[Dataset items]

——

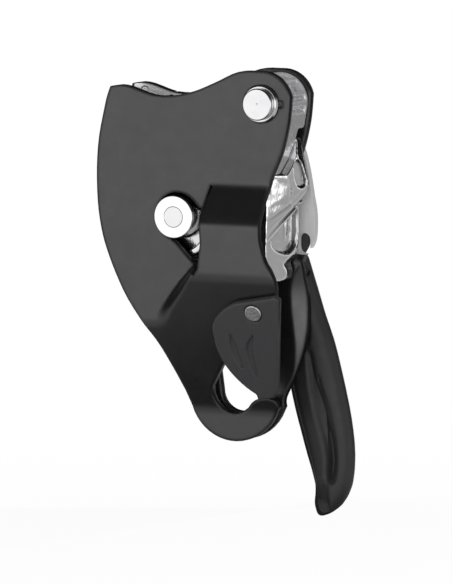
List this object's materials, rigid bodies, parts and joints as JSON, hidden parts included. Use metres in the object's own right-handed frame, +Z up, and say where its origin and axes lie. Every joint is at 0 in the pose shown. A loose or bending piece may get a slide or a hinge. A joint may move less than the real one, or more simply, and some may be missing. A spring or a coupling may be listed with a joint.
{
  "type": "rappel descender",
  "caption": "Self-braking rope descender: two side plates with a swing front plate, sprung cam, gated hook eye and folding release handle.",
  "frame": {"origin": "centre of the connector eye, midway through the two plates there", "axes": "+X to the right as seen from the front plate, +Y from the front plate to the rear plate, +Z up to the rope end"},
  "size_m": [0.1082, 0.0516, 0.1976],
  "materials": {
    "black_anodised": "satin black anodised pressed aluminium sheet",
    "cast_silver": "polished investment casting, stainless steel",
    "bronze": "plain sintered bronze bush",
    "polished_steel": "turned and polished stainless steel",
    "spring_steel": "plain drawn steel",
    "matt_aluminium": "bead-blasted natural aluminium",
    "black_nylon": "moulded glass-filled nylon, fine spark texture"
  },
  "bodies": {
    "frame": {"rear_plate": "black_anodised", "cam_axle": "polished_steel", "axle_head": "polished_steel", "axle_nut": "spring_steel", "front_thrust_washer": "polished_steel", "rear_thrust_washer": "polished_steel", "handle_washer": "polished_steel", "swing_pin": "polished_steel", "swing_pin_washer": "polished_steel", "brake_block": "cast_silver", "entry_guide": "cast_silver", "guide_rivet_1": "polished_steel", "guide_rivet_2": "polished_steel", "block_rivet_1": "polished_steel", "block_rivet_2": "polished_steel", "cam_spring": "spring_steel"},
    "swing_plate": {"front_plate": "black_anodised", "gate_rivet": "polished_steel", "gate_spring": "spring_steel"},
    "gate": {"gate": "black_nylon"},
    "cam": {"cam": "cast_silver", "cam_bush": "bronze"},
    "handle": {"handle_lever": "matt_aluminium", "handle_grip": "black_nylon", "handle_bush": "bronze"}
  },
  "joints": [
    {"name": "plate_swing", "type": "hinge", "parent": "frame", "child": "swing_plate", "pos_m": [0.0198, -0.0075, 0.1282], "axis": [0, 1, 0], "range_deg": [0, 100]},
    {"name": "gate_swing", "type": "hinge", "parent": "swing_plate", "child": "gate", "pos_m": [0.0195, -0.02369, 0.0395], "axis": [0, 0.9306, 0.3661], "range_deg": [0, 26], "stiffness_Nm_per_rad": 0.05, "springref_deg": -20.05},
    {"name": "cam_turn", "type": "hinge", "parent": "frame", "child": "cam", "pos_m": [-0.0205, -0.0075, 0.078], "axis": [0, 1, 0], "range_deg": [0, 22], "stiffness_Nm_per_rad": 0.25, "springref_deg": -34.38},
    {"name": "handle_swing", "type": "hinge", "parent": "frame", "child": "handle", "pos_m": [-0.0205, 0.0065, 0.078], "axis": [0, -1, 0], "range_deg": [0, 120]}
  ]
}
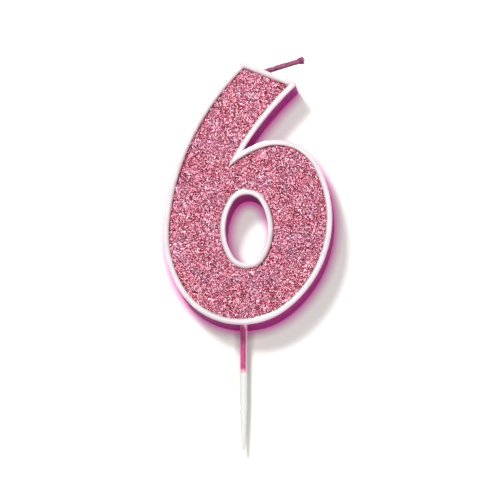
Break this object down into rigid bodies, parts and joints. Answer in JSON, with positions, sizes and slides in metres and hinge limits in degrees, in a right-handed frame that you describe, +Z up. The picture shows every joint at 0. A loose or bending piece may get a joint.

——

## Problem requirements
Output the whole listing above again, word for word.

## Response for this exercise
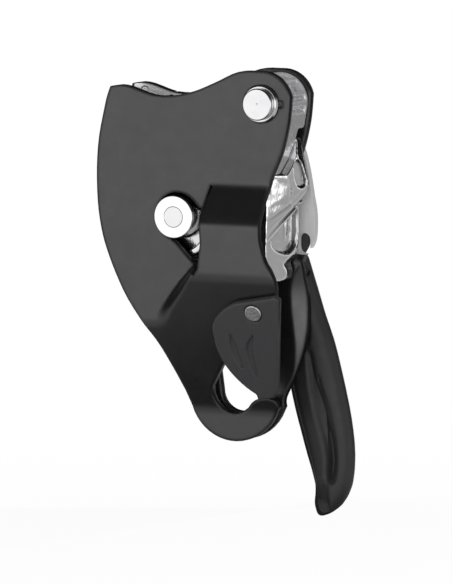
List this object's materials, rigid bodies, parts and joints as JSON, hidden parts included. Use metres in the object's own right-handed frame, +Z up, and say where its origin and axes lie. Every joint is at 0 in the pose shown. A loose or bending piece may get a slide or a hinge. A joint may move less than the real one, or more simply, and some may be missing. A spring or a coupling may be listed with a joint.
{
  "type": "rappel descender",
  "caption": "Self-braking rope descender: two side plates with a swing front plate, sprung cam, gated hook eye and folding release handle.",
  "frame": {"origin": "centre of the connector eye, midway through the two plates there", "axes": "+X to the right as seen from the front plate, +Y from the front plate to the rear plate, +Z up to the rope end"},
  "size_m": [0.1082, 0.0516, 0.1976],
  "materials": {
    "black_anodised": "satin black anodised pressed aluminium sheet",
    "cast_silver": "polished investment casting, stainless steel",
    "bronze": "plain sintered bronze bush",
    "polished_steel": "turned and polished stainless steel",
    "spring_steel": "plain drawn steel",
    "matt_aluminium": "bead-blasted natural aluminium",
    "black_nylon": "moulded glass-filled nylon, fine spark texture"
  },
  "bodies": {
    "frame": {"rear_plate": "black_anodised", "cam_axle": "polished_steel", "axle_head": "polished_steel", "axle_nut": "spring_steel", "front_thrust_washer": "polished_steel", "rear_thrust_washer": "polished_steel", "handle_washer": "polished_steel", "swing_pin": "polished_steel", "swing_pin_washer": "polished_steel", "brake_block": "cast_silver", "entry_guide": "cast_silver", "guide_rivet_1": "polished_steel", "guide_rivet_2": "polished_steel", "block_rivet_1": "polished_steel", "block_rivet_2": "polished_steel", "cam_spring": "spring_steel"},
    "swing_plate": {"front_plate": "black_anodised", "gate_rivet": "polished_steel", "gate_spring": "spring_steel"},
    "gate": {"gate": "black_nylon"},
    "cam": {"cam": "cast_silver", "cam_bush": "bronze"},
    "handle": {"handle_lever": "matt_aluminium", "handle_grip": "black_nylon", "handle_bush": "bronze"}
  },
  "joints": [
    {"name": "plate_swing", "type": "hinge", "parent": "frame", "child": "swing_plate", "pos_m": [0.0198, -0.0075, 0.1282], "axis": [0, 1, 0], "range_deg": [0, 100]},
    {"name": "gate_swing", "type": "hinge", "parent": "swing_plate", "child": "gate", "pos_m": [0.0195, -0.02369, 0.0395], "axis": [0, 0.9306, 0.3661], "range_deg": [0, 26], "stiffness_Nm_per_rad": 0.05, "springref_deg": -20.05},
    {"name": "cam_turn", "type": "hinge", "parent": "frame", "child": "cam", "pos_m": [-0.0205, -0.0075, 0.078], "axis": [0, 1, 0], "range_deg": [0, 22], "stiffness_Nm_per_rad": 0.25, "springref_deg": -34.38},
    {"name": "handle_swing", "type": "hinge", "parent": "frame", "child": "handle", "pos_m": [-0.0205, 0.0065, 0.078], "axis": [0, -1, 0], "range_deg": [0, 120]}
  ]
}
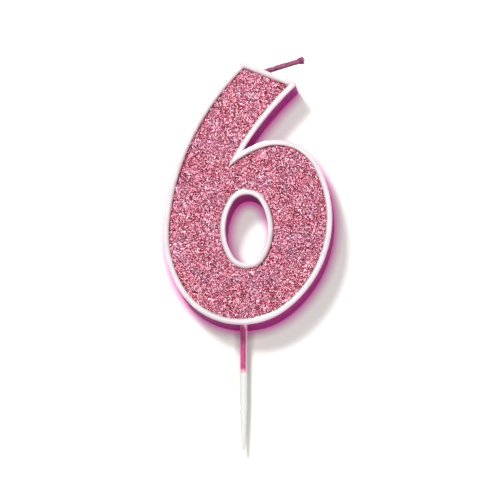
Break this object down into rigid bodies, parts and joints. Answer in JSON, with positions, sizes and slides in metres and hinge limits in degrees, in a right-handed frame that you describe, +Z up. The picture shows every joint at 0. A loose or bending piece may get a joint.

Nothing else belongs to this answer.